Towards Fast Crash-Consistent Cluster Checkpointing
Abstract
Machine Learning models are expensive to train: they require expensive high-compute hardware and have long training times. Therefore, models are extra sensitive to program faults or unexpected system crashes, which can erase hours if not days worth of work. While there are plenty of strategies designed to mitigate the risk of unexpected system downtime, the most popular strategy in machine learning is called checkpointing: periodically saving the state of the model to persistent storage. Checkpointing is an effective strategy, however, it requires carefully balancing two operations: how often a checkpoint is made (the checkpointing schedule), and the cost of creating a checkpoint itself. In this paper, we leverage Python Memory Manager (PyMM), which provides Python support for Persistent Memory and emerging Persistent Memory technology (Optane DC) to accelerate the checkpointing operation while maintaining crash consistency. We first show that when checkpointing models, PyMM with persistent memory can save from minutes to days of checkpointing runtime.
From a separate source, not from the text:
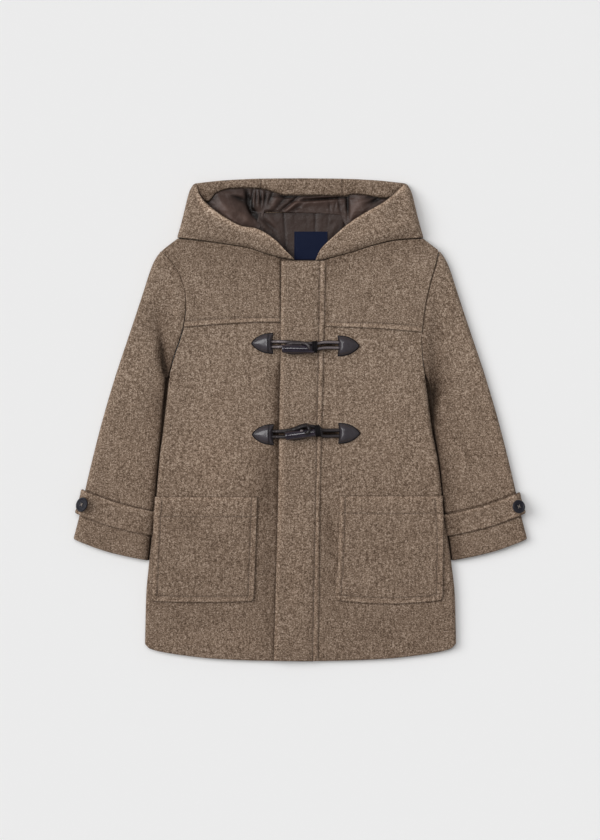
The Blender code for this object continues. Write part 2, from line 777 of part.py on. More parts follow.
def make_hood_centre():
    """The middle panel of the hood, from the face edge to the back of the neck, flat on the surface."""
    left, right = CENTRE_PANEL
    places = []
    for share in (0, 0.5, 1):
        row = []
        for x in np.linspace(left, right, 9):
            top = float(between(HOOD_TOP, abs(x)))
            foot = float(between(BACK_NECK, abs(x))) + NECK_SEAM
            row.append((x, top + (foot - top) * share))
        places.append(row)
    level_sheet("hood_centre", places, lambda x, y: 0, WOOL_WALL, "wool")


def make_facing():
    """The wool facing inside the hood's top edge."""
    reach = 124.0
    inset = 1.2
    places = []
    for share in (0, 0.5, 1):
        row = []
        for x in np.linspace(-reach, reach, 15):
            top = float(between(HOOD_TOP, abs(x))) - inset
            row.append((x, top - FACING_DEPTH * share))
        places.append(row)
    level_sheet("hood_facing", places, lambda x, y: WOOL_WALL + OVERLAY, WOOL_WALL, "wool")


def lining_low(x, y):
    """Underside of the hood's lining: low at the back, rising to both sides, with its largest folds."""
    rise = min(max((abs(x) - 42) / 50, 0), 1)
    fade = min(max((297 - y) / 26, 0), 1)
    height = WOOL_WALL + 1.0 + (3.6 + 2.0 * fade) * rise * rise * (3 - 2 * rise)
    if y < float(between(BACK_NECK, abs(x))) + 2 * NECK_SEAM:
        height = max(height, LINED_WALL + OVERLAY + LAID)
    for fold_x, fold_y, direction, half_width, half_length, fold_height in LINING_FOLDS:
        turn = math.radians(direction)
        run = (x - fold_x) * math.cos(turn) + (y - fold_y) * math.sin(turn)
        off = (y - fold_y) * math.cos(turn) - (x - fold_x) * math.sin(turn)
        height += soft_bump(off, run, (0, 0, half_width, half_length, fold_height))
    return height


def make_hood_lining():
    """The quilted lining of the hood, from its facing down to the back of the neck and below the two flaps."""
    left, right = LINING_FOOT[0][0], LINING_FOOT[-1][0]
    places = []
    for share in np.linspace(0, 1, 9):
        row = []
        for x in np.linspace(left, right, 27):
            top = float(between(HOOD_TOP, abs(x))) - FACING_DEPTH - 1.8
            foot = float(between(LINING_FOOT, x))
            row.append((x, top + (foot - top) * share))
        places.append(row)
    level_sheet("hood_lining", places, lining_low, LINING_WALL, "lining")


def make_neck_lining():
    """The lining of the back that shows in the neck opening."""
    places = []
    for y in np.linspace(NECK_LINING_ROWS[0][0], NECK_LINING_ROWS[-1][0], 7):
        left, right = (float(between(NECK_LINING_ROWS, y, column)) for column in (1, 2))
        places.append([(x, y) for x in np.linspace(left, right, 10)])
    level_sheet("neck_lining", places, lambda x, y: LINED_WALL + LAID, NECK_LINING_WALL, "lining")


def make_label():
    """A woven neck label, sewn to the lining."""
    left, right, top, foot = LABEL
    places = [[(x, y) for x in np.linspace(left, right, 4)] for y in np.linspace(top, foot, 4)]
    low = LINED_WALL + LAID + NECK_LINING_WALL + LAID
    level_sheet("neck_label", places, lambda x, y: low, LABEL_WALL, "label")


# Fastenings


def make_leather_tab(name, back_x, y, towards):
    """A shield of folded leather, its straight back edge towards the placket and its tip away from it."""
    shares = (0, 0.2, 0.4, 0.58, 0.74, 0.88, 1)
    half_widths = [LEATHER_HALF * (1 - share**2.1) ** 0.85 for share in shares]
    outline = [(share, half) for share, half in zip(shares, half_widths)]
    outline += [(share, -half) for share, half in zip(shares[-2::-1], half_widths[-2::-1])]
    outline = [(back_x + towards * LEATHER_LENGTH * share, y + half) for share, half in outline]
    middle = np.array([back_x + towards * LEATHER_LENGTH * 0.42, y])
    base = max(front_height(*place) for place in outline) + OVERLAY
    layers = ((1.0, 0.0), (1.0, LEATHER_WALL * 0.6), (0.9, LEATHER_WALL * 0.92), (0.5, LEATHER_WALL * 1.1))
    points = []
    for scale, height in layers:
        for place in outline:
            points.append((*(middle + (np.array(place) - middle) * scale), base + height))
    count = len(outline)
    faces = [list(range(count)), list(range((len(layers) - 1) * count, len(layers) * count))]
    for layer in range(len(layers) - 1):
        for i in range(count):
            after = (i + 1) % count
            low, high = layer * count, (layer + 1) * count
            faces.append([low + i, low + after, high + after, high + i])
    solid(name, points, faces, "leather")
    return base


def placket_top(y):
    return float(front_height(0, y)) + OVERLAY + PLACKET_WALL


def make_cord(name, start_x, y, end_x, base, placket_edge):
    """A doubled cord: out of its leather tab, up over the placket's edge, and back in a hairpin turn."""
    low = base + LEATHER_WALL * 0.6
    high = placket_top(y) + OVERLAY / 2 + CORD / 2
    towards = 1 if end_x > start_x else -1
    stub, clear_of_edge = 1.4, 2.0
    run = [(start_x + towards * OVERLAY, low), (start_x + towards * stub, low)]
    run += [(placket_edge - towards * clear_of_edge, high), (placket_edge + towards * 3, high)]
    run += [(end_x - towards * 12, high), (end_x - towards * CORD_SPREAD, high)]
    points = [(x, y + CORD_SPREAD, z) for x, z in run]
    for angle in (45, 90, 135):
        turn = math.radians(angle)
        across = CORD_SPREAD * math.cos(turn)
        ahead = CORD_SPREAD * math.sin(turn)
        points.append((end_x - towards * CORD_SPREAD + towards * ahead, y + across, high))
    points += [(x, y - CORD_SPREAD, z) for x, z in run[::-1]]
    curve = bpy.data.curves.new(name, "CURVE")
    curve.dimensions = "3D"
    curve.bevel_depth = CORD / 2 * MM
    curve.bevel_resolution = 2
    curve.use_fill_caps = True
    spline = curve.splines.new("POLY")
    spline.points.add(len(points) - 1)
    for place, point in zip(spline.points, points):
        place.co = (*(value * MM for value in point), 1)
    curve.materials.append(material("cord"))
    obj = bpy.data.objects.new(name, curve)
    bpy.context.collection.objects.link(obj)


def make_toggle(name, x, y, lean):
    """A horn toggle: a round bar, waisted a little at its middle and rounded at its ends."""
    half = TOGGLE_LENGTH / 2
    shape = (  # share of the half length, share of the radius
        (1.0, 0.0), (0.99, 0.62), (0.93, 0.8), (0.6, 0.97), (0.2, 1.0), (0.0, 0.97),
    )
    profile = [(TOGGLE_RADIUS * radius, -half * place) for place, radius in shape]
    profile += [(TOGGLE_RADIUS * radius, half * place) for place, radius in shape[-2::-1]]
    turn = math.radians(lean)
    axis = np.array([math.cos(turn), math.sin(turn), 0])
    height = placket_top(y) + OVERLAY / 2 + CORD + OVERLAY / 2 + TOGGLE_RADIUS
    turned_part(name, profile, np.array([x, y, height]), axis, np.array([0.0, 0.0, 1.0]), 14, "horn")


def make_fastening(row, right_x, right_y, left_x, left_y, x, y, lean):
    """One row: a leather tab on each front, each with its doubled cord, and the toggle that they meet under."""
    free = float(between(PLACKET_EDGES, y, 1))
    seam = float(between(PLACKET_EDGES, y, 3))
    right_base = make_leather_tab(f"tab_right_{row}", right_x, right_y, -1)
    left_base = make_leather_tab(f"tab_left_{row}", left_x, left_y, 1)
    meet = x + 3.0
    apart = CORD / 2 + OVERLAY / 2
    make_cord(f"toggle_cord_{row}", right_x, right_y, meet - apart, right_base, free)
    make_cord(f"loop_cord_{row}", left_x, left_y, meet + apart, left_base, seam)
    make_toggle(f"toggle_{row}", x, y, lean)


def main():
    clear_scene()
    make_back()
    for side in (-1, 1):
        make_front(side)
        make_yoke(side)
        make_pocket(side)
        make_sleeve(side)
        make_cuff_tab(side)
        make_button(side)
        make_hood_side(side)
    make_placket()
    make_hood_centre()
    make_facing()
    make_hood_lining()
    make_neck_lining()
    make_label()
    for fastening in TOGGLE_ROWS:
        make_fastening(*fastening)


main()
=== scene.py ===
"""A child's hooded duffle coat of brown wool melton, laid flat on its back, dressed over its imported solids.

+X runs to the wearer's left, +Y to the hood and +Z up. Sizes in the tables are millimetres."""

import math

import bpy
import numpy as np
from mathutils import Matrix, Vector


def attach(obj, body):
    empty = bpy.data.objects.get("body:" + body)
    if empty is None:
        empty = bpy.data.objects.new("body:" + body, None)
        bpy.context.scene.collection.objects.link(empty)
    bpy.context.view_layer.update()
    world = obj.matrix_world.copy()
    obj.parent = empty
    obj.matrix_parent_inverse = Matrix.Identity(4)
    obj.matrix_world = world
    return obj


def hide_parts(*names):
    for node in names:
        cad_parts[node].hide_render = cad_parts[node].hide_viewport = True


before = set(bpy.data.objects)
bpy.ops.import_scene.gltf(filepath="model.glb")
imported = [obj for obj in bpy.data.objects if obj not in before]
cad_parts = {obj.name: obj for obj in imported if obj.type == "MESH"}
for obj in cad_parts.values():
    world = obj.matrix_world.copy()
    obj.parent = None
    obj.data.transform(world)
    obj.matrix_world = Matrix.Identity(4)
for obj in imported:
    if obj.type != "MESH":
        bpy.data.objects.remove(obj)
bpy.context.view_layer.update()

# The stage. The coat lies on a plain pale floor and the camera looks straight down on it from far away. A
# wide soft lamp stands low at the left, a softer one hangs overhead, and a pale room with a dark ceiling
# fills in.
CAMERA_HEIGHT = 5.0
SENSOR = 24.0
SEEN_HEIGHT = 1.092  # metres of floor in the picture's height
SEEN_CENTRE = -0.0004
LAMPS = (  # towards, energy, degrees across
    ("side_lamp", (-1, 0.30, 0.94), 1.52, 38), ("top_lamp", (-0.10, 0.16, 1), 1.03, 60),
    ("strip_lamp", (-0.06, 0.31, 0.95), 0.30, 12),
)
ROOM, CEILING = 0.22, 0.10
FLOOR_HALF, FLOOR_Z = 15.0, -0.0001

camera = bpy.data.objects.new("camera", bpy.data.cameras.new("camera"))
camera.data.sensor_fit = "VERTICAL"
camera.data.sensor_height = SENSOR
camera.data.lens = SENSOR * CAMERA_HEIGHT / SEEN_HEIGHT
camera.data.clip_end = 100
camera.location = (SEEN_CENTRE, 0, CAMERA_HEIGHT)
bpy.context.scene.collection.objects.link(camera)
bpy.context.scene.camera = camera

for name, towards, energy, softness in LAMPS:
    lamp = bpy.data.objects.new(name, bpy.data.lights.new(name, "SUN"))
    lamp.data.energy = energy
    lamp.data.angle = math.radians(softness)
    lamp.rotation_euler = Vector(towards).to_track_quat("Z", "Y").to_euler()
    lamp.visible_glossy = name != "top_lamp"
    bpy.context.scene.collection.objects.link(lamp)
bpy.context.scene.view_settings.view_transform = "Standard"


class Wire:
    """One socket of a material's nodes. Operators add Math nodes, and node() adds any other node."""

    def __init__(self, tree, socket=None):
        self.tree, self.socket = tree, socket

    def node(self, kind, settings=None, sockets=None, out=0):
        made = self.tree.nodes.new(kind)
        for name, value in (settings or {}).items():
            if name == "stops":
                ramp = made.color_ramp.elements
                while len(ramp) < len(value):
                    ramp.new(1)
                for stop, (place, colour) in zip(ramp, value):
                    stop.position, stop.color = place, (*colour, 1)
            else:
                setattr(made, name, value)
        for name, value in (sockets or {}).items():
            if isinstance(value, Wire):
                self.tree.links.new(value.socket, made.inputs[name])
            else:
                made.inputs[name].default_value = value
        return Wire(self.tree, made.outputs[out])

    def into(self, socket):
        self.tree.links.new(self.socket, socket)

    def maths(self, operation, first, second):
        return self.node("ShaderNodeMath", {"operation": operation}, {0: first, 1: second})

    def __add__(self, other):
        return self.maths("ADD", self, other)

    def __sub__(self, other):
        return self.maths("SUBTRACT", self, other)

    def __rsub__(self, other):
        return self.maths("SUBTRACT", other, self)

    def __mul__(self, other):
        return self.maths("MULTIPLY", self, other)

    __radd__, __rmul__ = __add__, __mul__

    def place(self):
        return self.node("ShaderNodeTexCoord", out=3)

    def measure(self, name):
        return self.node("ShaderNodeAttribute", {"attribute_name": name}, out=2)

    def noise(self, place, scale, detail=2.0, **more):
        sockets = {"Vector": place, "Scale": scale, "Detail": detail, **more}
        return self.node("ShaderNodeTexNoise", {}, sockets)

    def wave(self, way, place, scale, **more):
        sockets = {"Vector": place, "Scale": scale, **more}
        return self.node("ShaderNodeTexWave", {"bands_direction": way}, sockets)

    def bump(self, strength, distance, height, **more):
        sockets = {"Strength": strength, "Distance": distance, "Height": height, **more}
        return self.node("ShaderNodeBump", {}, sockets)

    def blend(self, share, first, second, kind="MIX"):
        """Two colours mixed by share. Each is a wire, or three numbers."""
        first, second = (colour if isinstance(colour, Wire) else (*colour, 1) for colour in (first, second))
        settings = {"data_type": "RGBA", "blend_type": kind}
        return self.node("ShaderNodeMix", settings, {0: share, 6: first, 7: second}, 2)

    def times(self, first, second):
        return self.blend(1.0, first, second, "MULTIPLY")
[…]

We then further optimize the checkpointing operation with PyMM and demonstrate our approach with the KMeans and Gaussian Mixture Model algorithms on two real-world datasets, MNIST and MusicNet. Through evaluation, we show that these two algorithms achieve a checkpointing speedup of a factor between 10 and 75x for KMeans and over 3x for GMM against the current state-of-the-art checkpointing approaches. We also verify that our solution recovers from crashes, while traditional approaches cannot.